Exercise
Set down the full listing exactly, character for character.

Provided material

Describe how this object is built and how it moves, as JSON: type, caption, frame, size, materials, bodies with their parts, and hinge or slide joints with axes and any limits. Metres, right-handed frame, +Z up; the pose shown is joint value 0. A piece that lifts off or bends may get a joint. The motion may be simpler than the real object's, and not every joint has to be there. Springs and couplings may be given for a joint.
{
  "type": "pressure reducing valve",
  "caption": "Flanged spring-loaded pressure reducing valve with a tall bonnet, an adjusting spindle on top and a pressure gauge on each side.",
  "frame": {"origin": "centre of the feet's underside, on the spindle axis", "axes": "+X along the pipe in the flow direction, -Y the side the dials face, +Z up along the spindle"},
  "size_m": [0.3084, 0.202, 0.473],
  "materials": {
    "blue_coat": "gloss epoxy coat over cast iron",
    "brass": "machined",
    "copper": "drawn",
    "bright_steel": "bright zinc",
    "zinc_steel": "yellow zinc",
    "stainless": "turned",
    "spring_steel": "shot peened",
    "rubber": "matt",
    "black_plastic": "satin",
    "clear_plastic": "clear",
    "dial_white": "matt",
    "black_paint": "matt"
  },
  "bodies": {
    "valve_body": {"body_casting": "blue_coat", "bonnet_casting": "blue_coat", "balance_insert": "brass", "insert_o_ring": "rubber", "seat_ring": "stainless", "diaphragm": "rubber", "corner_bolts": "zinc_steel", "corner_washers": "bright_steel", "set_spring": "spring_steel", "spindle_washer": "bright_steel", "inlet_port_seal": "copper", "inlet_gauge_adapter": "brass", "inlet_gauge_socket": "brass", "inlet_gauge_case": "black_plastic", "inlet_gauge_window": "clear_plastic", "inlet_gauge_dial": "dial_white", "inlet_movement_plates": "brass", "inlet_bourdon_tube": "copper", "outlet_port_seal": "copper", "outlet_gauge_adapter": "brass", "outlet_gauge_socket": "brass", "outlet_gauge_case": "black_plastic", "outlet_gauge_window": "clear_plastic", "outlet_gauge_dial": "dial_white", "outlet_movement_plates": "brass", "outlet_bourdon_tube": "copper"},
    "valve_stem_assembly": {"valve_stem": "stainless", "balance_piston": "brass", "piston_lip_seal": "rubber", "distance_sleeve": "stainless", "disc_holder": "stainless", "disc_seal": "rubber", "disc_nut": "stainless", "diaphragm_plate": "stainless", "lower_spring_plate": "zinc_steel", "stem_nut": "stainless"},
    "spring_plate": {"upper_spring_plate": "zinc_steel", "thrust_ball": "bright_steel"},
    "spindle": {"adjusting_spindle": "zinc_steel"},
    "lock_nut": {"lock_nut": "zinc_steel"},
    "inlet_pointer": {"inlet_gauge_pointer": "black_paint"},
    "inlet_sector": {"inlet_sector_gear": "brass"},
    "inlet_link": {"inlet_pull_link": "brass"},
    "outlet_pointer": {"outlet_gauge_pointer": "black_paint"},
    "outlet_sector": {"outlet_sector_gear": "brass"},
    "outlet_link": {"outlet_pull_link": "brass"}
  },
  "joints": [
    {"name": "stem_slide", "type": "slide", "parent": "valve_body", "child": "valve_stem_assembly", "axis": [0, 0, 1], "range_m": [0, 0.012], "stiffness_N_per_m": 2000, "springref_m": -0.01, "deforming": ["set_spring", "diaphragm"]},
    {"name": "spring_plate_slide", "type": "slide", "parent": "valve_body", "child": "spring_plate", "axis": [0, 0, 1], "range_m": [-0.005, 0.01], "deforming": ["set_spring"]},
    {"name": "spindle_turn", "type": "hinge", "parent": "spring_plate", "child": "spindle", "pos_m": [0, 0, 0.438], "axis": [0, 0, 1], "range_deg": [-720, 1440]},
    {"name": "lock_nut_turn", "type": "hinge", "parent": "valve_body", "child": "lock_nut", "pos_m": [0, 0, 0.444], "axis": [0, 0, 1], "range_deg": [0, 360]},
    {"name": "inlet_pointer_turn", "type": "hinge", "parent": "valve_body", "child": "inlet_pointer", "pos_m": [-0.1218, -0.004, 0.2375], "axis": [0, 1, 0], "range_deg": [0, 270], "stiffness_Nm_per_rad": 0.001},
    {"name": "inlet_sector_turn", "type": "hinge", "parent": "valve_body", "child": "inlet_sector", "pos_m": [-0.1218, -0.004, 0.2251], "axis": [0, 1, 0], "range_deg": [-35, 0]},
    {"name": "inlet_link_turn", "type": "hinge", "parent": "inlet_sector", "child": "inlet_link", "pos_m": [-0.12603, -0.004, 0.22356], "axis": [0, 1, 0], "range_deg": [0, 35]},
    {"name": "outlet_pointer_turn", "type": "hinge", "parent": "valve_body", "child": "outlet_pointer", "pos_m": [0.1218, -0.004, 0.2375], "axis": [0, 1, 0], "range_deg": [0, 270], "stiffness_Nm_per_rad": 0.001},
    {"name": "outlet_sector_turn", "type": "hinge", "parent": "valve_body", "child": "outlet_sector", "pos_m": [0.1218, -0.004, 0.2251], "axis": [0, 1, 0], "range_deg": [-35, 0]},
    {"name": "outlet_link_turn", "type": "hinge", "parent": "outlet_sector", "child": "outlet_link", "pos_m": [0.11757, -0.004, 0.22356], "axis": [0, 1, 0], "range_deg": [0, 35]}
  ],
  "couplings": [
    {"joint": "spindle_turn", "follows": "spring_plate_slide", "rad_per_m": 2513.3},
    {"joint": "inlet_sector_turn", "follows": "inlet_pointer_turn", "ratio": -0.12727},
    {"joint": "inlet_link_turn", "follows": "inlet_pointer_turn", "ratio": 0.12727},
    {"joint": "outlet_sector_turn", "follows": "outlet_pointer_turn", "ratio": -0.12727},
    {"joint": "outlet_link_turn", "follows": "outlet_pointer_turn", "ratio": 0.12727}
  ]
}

Output
Describe how this object is built and how it moves, as JSON: type, caption, frame, size, materials, bodies with their parts, and hinge or slide joints with axes and any limits. Metres, right-handed frame, +Z up; the pose shown is joint value 0. A piece that lifts off or bends may get a joint. The motion may be simpler than the real object's, and not every joint has to be there. Springs and couplings may be given for a joint.
{
  "type": "pressure reducing valve",
  "caption": "Flanged spring-loaded pressure reducing valve with a tall bonnet, an adjusting spindle on top and a pressure gauge on each side.",
  "frame": {"origin": "centre of the feet's underside, on the spindle axis", "axes": "+X along the pipe in the flow direction, -Y the side the dials face, +Z up along the spindle"},
  "size_m": [0.3084, 0.202, 0.473],
  "materials": {
    "blue_coat": "gloss epoxy coat over cast iron",
    "brass": "machined",
    "copper": "drawn",
    "bright_steel": "bright zinc",
    "zinc_steel": "yellow zinc",
    "stainless": "turned",
    "spring_steel": "shot peened",
    "rubber": "matt",
    "black_plastic": "satin",
    "clear_plastic": "clear",
    "dial_white": "matt",
    "black_paint": "matt"
  },
  "bodies": {
    "valve_body": {"body_casting": "blue_coat", "bonnet_casting": "blue_coat", "balance_insert": "brass", "insert_o_ring": "rubber", "seat_ring": "stainless", "diaphragm": "rubber", "corner_bolts": "zinc_steel", "corner_washers": "bright_steel", "set_spring": "spring_steel", "spindle_washer": "bright_steel", "inlet_port_seal": "copper", "inlet_gauge_adapter": "brass", "inlet_gauge_socket": "brass", "inlet_gauge_case": "black_plastic", "inlet_gauge_window": "clear_plastic", "inlet_gauge_dial": "dial_white", "inlet_movement_plates": "brass", "inlet_bourdon_tube": "copper", "outlet_port_seal": "copper", "outlet_gauge_adapter": "brass", "outlet_gauge_socket": "brass", "outlet_gauge_case": "black_plastic", "outlet_gauge_window": "clear_plastic", "outlet_gauge_dial": "dial_white", "outlet_movement_plates": "brass", "outlet_bourdon_tube": "copper"},
    "valve_stem_assembly": {"valve_stem": "stainless", "balance_piston": "brass", "piston_lip_seal": "rubber", "distance_sleeve": "stainless", "disc_holder": "stainless", "disc_seal": "rubber", "disc_nut": "stainless", "diaphragm_plate": "stainless", "lower_spring_plate": "zinc_steel", "stem_nut": "stainless"},
    "spring_plate": {"upper_spring_plate": "zinc_steel", "thrust_ball": "bright_steel"},
    "spindle": {"adjusting_spindle": "zinc_steel"},
    "lock_nut": {"lock_nut": "zinc_steel"},
    "inlet_pointer": {"inlet_gauge_pointer": "black_paint"},
    "inlet_sector": {"inlet_sector_gear": "brass"},
    "inlet_link": {"inlet_pull_link": "brass"},
    "outlet_pointer": {"outlet_gauge_pointer": "black_paint"},
    "outlet_sector": {"outlet_sector_gear": "brass"},
    "outlet_link": {"outlet_pull_link": "brass"}
  },
  "joints": [
    {"name": "stem_slide", "type": "slide", "parent": "valve_body", "child": "valve_stem_assembly", "axis": [0, 0, 1], "range_m": [0, 0.012], "stiffness_N_per_m": 2000, "springref_m": -0.01, "deforming": ["set_spring", "diaphragm"]},
    {"name": "spring_plate_slide", "type": "slide", "parent": "valve_body", "child": "spring_plate", "axis": [0, 0, 1], "range_m": [-0.005, 0.01], "deforming": ["set_spring"]},
    {"name": "spindle_turn", "type": "hinge", "parent": "spring_plate", "child": "spindle", "pos_m": [0, 0, 0.438], "axis": [0, 0, 1], "range_deg": [-720, 1440]},
    {"name": "lock_nut_turn", "type": "hinge", "parent": "valve_body", "child": "lock_nut", "pos_m": [0, 0, 0.444], "axis": [0, 0, 1], "range_deg": [0, 360]},
    {"name": "inlet_pointer_turn", "type": "hinge", "parent": "valve_body", "child": "inlet_pointer", "pos_m": [-0.1218, -0.004, 0.2375], "axis": [0, 1, 0], "range_deg": [0, 270], "stiffness_Nm_per_rad": 0.001},
    {"name": "inlet_sector_turn", "type": "hinge", "parent": "valve_body", "child": "inlet_sector", "pos_m": [-0.1218, -0.004, 0.2251], "axis": [0, 1, 0], "range_deg": [-35, 0]},
    {"name": "inlet_link_turn", "type": "hinge", "parent": "inlet_sector", "child": "inlet_link", "pos_m": [-0.12603, -0.004, 0.22356], "axis": [0, 1, 0], "range_deg": [0, 35]},
    {"name": "outlet_pointer_turn", "type": "hinge", "parent": "valve_body", "child": "outlet_pointer", "pos_m": [0.1218, -0.004, 0.2375], "axis": [0, 1, 0], "range_deg": [0, 270], "stiffness_Nm_per_rad": 0.001},
    {"name": "outlet_sector_turn", "type": "hinge", "parent": "valve_body", "child": "outlet_sector", "pos_m": [0.1218, -0.004, 0.2251], "axis": [0, 1, 0], "range_deg": [-35, 0]},
    {"name": "outlet_link_turn", "type": "hinge", "parent": "outlet_sector", "child": "outlet_link", "pos_m": [0.11757, -0.004, 0.22356], "axis": [0, 1, 0], "range_deg": [0, 35]}
  ],
  "couplings": [
    {"joint": "spindle_turn", "follows": "spring_plate_slide", "rad_per_m": 2513.3},
    {"joint": "inlet_sector_turn", "follows": "inlet_pointer_turn", "ratio": -0.12727},
    {"joint": "inlet_link_turn", "follows": "inlet_pointer_turn", "ratio": 0.12727},
    {"joint": "outlet_sector_turn", "follows": "outlet_pointer_turn", "ratio": -0.12727},
    {"joint": "outlet_link_turn", "follows": "outlet_pointer_turn", "ratio": 0.12727}
  ]
}